DATA EXTRACT start

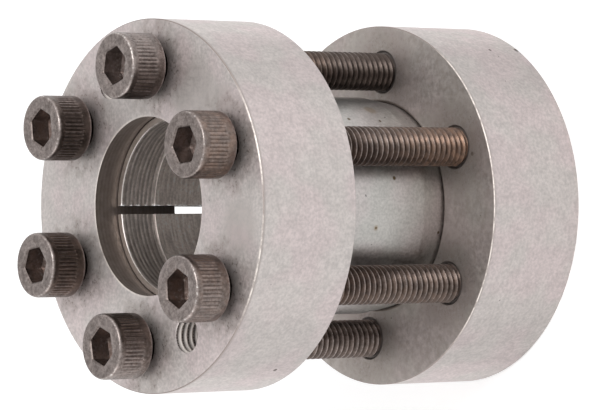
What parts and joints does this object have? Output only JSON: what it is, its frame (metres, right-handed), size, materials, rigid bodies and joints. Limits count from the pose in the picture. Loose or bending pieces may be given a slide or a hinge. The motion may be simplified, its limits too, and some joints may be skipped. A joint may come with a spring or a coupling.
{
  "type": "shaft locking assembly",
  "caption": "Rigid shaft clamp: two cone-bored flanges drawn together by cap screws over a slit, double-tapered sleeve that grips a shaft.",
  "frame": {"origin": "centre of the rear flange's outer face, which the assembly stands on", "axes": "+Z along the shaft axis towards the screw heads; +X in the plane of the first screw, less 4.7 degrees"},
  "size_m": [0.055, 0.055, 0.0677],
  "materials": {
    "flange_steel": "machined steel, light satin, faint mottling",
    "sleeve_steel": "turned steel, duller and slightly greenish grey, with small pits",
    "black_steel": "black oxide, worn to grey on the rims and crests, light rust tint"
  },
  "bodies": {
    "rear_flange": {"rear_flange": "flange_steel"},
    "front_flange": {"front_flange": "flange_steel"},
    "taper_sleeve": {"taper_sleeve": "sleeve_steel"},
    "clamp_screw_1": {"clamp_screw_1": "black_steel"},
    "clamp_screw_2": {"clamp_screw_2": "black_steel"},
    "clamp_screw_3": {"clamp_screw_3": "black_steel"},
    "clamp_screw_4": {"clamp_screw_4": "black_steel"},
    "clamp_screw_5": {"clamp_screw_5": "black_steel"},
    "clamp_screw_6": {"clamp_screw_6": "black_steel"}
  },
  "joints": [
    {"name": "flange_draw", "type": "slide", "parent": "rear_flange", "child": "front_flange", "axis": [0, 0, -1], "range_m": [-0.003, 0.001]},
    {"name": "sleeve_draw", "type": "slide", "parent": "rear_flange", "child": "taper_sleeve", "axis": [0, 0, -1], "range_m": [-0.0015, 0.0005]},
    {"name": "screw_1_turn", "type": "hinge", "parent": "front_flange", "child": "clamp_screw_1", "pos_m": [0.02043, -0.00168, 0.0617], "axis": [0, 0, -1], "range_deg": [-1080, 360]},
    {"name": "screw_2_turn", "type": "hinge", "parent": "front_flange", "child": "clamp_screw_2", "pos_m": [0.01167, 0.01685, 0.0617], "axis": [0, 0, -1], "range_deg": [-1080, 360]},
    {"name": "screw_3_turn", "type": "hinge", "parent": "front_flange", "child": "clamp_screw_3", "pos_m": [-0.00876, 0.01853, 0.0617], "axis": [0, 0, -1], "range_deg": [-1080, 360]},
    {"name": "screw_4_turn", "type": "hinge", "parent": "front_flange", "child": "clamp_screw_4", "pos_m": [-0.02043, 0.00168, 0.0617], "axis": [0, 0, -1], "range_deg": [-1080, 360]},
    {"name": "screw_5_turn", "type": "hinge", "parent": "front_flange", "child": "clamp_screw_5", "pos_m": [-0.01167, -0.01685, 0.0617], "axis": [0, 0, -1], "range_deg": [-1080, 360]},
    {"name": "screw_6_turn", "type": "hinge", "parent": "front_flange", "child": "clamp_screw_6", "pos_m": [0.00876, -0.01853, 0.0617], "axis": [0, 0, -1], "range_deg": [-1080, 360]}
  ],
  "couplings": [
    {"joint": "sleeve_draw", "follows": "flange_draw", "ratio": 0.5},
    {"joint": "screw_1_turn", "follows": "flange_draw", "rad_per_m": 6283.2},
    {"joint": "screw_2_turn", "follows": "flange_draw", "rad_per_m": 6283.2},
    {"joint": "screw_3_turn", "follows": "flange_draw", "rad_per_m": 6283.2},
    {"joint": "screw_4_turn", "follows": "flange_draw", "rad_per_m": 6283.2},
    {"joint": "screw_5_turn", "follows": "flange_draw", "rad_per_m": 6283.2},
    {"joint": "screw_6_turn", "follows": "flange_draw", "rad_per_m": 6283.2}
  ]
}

DATA EXTRACT end

**SET PROBLEM**
Identify every line above that includes the word "joints", and show those lines.

**RESULT FOR THIS TASK**
What parts and joints does this object have? Output only JSON: what it is, its frame (metres, right-handed), size, materials, rigid bodies and joints. Limits count from the pose in the picture. Loose or bending pieces may be given a slide or a hinge. The motion may be simplified, its limits too, and some joints may be skipped. A joint may come with a spring or a coupling.
  "joints": [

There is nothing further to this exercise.